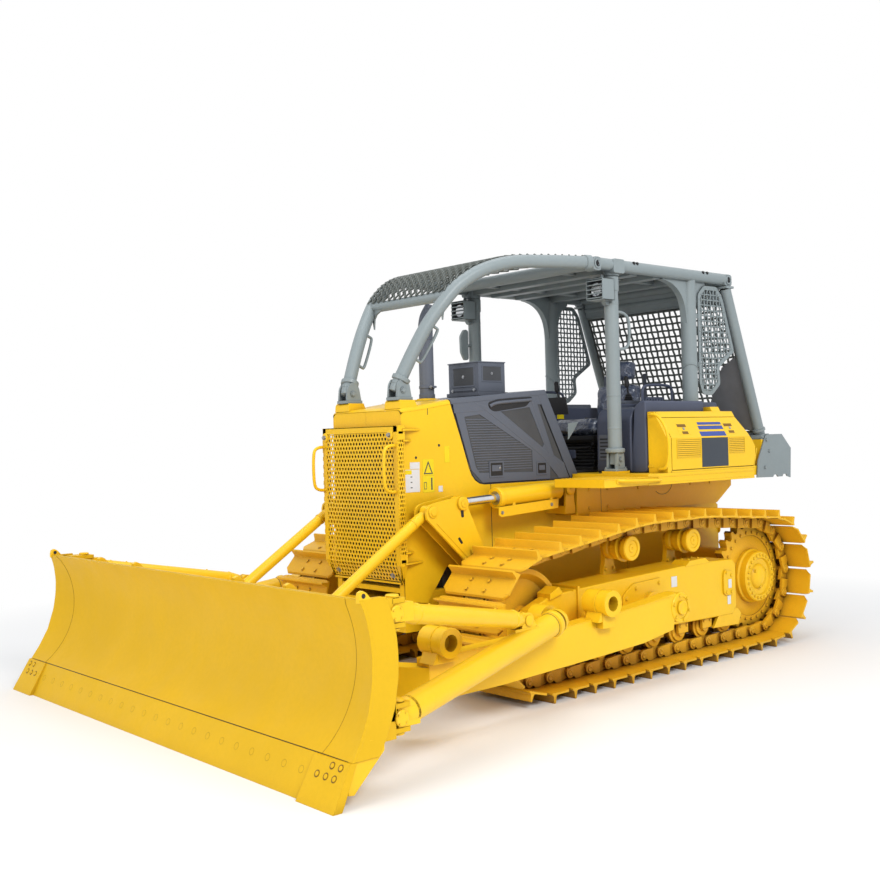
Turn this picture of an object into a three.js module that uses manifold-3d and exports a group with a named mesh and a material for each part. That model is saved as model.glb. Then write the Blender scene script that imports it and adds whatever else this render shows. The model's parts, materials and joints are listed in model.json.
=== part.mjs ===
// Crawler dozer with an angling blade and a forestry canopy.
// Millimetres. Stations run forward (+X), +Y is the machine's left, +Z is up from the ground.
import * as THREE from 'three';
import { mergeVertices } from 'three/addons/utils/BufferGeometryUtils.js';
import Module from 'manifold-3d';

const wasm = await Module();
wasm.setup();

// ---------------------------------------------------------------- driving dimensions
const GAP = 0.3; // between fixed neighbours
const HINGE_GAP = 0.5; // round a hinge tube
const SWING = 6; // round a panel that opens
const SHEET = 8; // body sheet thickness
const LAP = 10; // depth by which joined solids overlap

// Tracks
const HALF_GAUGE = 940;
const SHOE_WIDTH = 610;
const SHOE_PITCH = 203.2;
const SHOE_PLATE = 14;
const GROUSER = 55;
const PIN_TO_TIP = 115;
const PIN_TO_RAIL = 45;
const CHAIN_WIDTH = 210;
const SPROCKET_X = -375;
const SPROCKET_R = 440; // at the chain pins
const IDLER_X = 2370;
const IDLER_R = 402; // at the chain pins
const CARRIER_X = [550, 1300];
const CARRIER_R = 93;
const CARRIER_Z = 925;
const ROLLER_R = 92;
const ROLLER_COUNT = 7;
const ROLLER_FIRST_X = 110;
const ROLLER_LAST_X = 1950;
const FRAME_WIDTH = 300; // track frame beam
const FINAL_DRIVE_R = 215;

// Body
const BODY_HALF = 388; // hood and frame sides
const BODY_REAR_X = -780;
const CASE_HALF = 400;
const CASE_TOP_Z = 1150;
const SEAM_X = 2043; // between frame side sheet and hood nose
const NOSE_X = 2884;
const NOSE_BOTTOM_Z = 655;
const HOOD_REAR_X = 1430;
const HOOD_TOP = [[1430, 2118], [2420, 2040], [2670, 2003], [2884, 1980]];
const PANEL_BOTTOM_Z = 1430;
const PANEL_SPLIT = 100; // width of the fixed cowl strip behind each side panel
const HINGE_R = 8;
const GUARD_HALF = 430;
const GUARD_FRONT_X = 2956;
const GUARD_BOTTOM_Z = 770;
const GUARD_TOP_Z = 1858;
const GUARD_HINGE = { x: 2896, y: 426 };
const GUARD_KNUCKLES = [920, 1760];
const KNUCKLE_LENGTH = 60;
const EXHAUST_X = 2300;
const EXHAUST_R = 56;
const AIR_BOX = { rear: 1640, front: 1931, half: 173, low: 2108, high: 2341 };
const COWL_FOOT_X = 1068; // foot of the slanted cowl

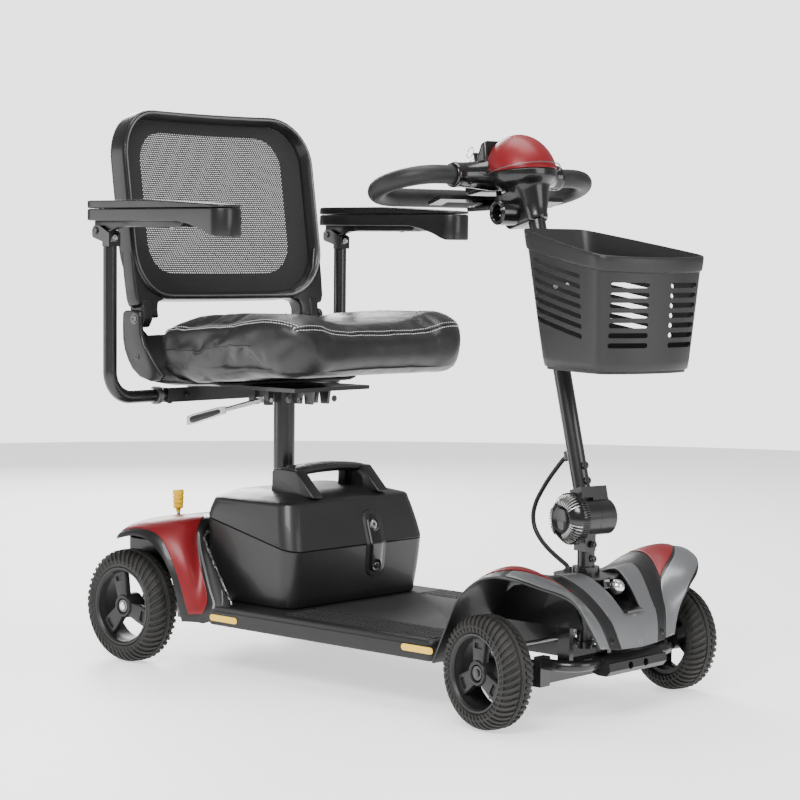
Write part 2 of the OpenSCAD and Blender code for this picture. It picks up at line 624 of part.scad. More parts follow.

----

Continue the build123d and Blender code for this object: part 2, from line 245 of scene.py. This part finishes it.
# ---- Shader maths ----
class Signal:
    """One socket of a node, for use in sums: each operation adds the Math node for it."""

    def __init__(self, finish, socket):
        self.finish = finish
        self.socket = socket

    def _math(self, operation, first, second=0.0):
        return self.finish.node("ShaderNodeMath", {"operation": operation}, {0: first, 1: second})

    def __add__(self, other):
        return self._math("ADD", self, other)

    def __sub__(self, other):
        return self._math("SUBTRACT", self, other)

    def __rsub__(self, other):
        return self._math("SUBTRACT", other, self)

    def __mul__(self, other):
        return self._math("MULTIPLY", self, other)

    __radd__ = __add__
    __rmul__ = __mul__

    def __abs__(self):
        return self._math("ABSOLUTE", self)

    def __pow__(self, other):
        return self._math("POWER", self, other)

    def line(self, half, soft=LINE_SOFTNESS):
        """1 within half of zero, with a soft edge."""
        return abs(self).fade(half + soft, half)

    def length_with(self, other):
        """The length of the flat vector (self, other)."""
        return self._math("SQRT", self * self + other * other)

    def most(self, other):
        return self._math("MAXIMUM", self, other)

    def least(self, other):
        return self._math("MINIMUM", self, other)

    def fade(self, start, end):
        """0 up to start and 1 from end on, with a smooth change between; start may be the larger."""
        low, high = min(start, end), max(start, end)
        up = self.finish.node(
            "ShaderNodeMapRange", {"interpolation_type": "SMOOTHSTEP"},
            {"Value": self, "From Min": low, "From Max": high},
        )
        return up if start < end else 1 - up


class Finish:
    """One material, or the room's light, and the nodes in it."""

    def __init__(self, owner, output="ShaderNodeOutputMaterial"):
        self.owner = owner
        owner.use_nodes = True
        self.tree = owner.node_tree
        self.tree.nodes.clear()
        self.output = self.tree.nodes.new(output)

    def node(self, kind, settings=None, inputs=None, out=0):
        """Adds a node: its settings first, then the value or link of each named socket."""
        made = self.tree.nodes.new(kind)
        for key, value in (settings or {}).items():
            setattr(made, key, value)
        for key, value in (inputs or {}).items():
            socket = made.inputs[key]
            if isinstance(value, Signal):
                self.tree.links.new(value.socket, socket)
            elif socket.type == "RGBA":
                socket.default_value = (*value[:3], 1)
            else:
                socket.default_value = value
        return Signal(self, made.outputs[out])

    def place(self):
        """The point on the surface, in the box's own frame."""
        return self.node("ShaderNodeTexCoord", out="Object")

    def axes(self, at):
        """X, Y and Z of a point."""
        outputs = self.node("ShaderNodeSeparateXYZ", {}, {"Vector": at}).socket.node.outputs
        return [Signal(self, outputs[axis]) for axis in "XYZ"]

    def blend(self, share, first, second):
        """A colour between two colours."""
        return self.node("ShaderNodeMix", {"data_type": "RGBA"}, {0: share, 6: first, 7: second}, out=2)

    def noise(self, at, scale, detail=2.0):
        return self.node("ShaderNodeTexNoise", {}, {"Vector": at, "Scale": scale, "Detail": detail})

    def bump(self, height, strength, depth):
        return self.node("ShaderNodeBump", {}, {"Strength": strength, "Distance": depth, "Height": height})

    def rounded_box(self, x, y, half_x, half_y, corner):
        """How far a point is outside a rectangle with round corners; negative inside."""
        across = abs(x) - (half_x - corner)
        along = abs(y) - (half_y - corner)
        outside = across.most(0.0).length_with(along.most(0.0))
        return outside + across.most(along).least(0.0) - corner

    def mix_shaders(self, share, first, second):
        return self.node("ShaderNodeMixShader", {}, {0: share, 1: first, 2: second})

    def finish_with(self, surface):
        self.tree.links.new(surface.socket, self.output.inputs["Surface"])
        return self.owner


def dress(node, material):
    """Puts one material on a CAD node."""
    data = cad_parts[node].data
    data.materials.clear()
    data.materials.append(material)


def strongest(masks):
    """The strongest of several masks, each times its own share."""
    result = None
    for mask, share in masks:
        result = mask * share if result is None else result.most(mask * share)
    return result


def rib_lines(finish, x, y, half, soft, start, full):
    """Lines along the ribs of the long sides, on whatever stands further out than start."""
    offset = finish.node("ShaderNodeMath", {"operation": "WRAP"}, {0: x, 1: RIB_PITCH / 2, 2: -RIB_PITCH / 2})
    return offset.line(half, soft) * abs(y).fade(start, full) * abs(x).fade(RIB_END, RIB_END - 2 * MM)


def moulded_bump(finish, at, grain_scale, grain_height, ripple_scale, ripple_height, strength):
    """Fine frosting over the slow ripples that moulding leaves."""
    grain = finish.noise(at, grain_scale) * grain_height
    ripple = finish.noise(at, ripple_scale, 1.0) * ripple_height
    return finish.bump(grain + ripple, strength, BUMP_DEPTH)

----

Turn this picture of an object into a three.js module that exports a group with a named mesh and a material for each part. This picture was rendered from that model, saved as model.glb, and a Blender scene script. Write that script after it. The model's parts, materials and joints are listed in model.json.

----

## Directive
Find the lines above holding the word "that" and show them.

## Solution to this exercise
Turn this picture of an object into a three.js module that uses manifold-3d and exports a group with a named mesh and a material for each part. That model is saved as model.glb. Then write the Blender scene script that imports it and adds whatever else this render shows. The model's parts, materials and joints are listed in model.json.
const SWING = 6; // round a panel that opens
    """Fine frosting over the slow ripples that moulding leaves."""
Turn this picture of an object into a three.js module that exports a group with a named mesh and a material for each part. This picture was rendered from that model, saved as model.glb, and a Blender scene script. Write that script after it. The model's parts, materials and joints are listed in model.json.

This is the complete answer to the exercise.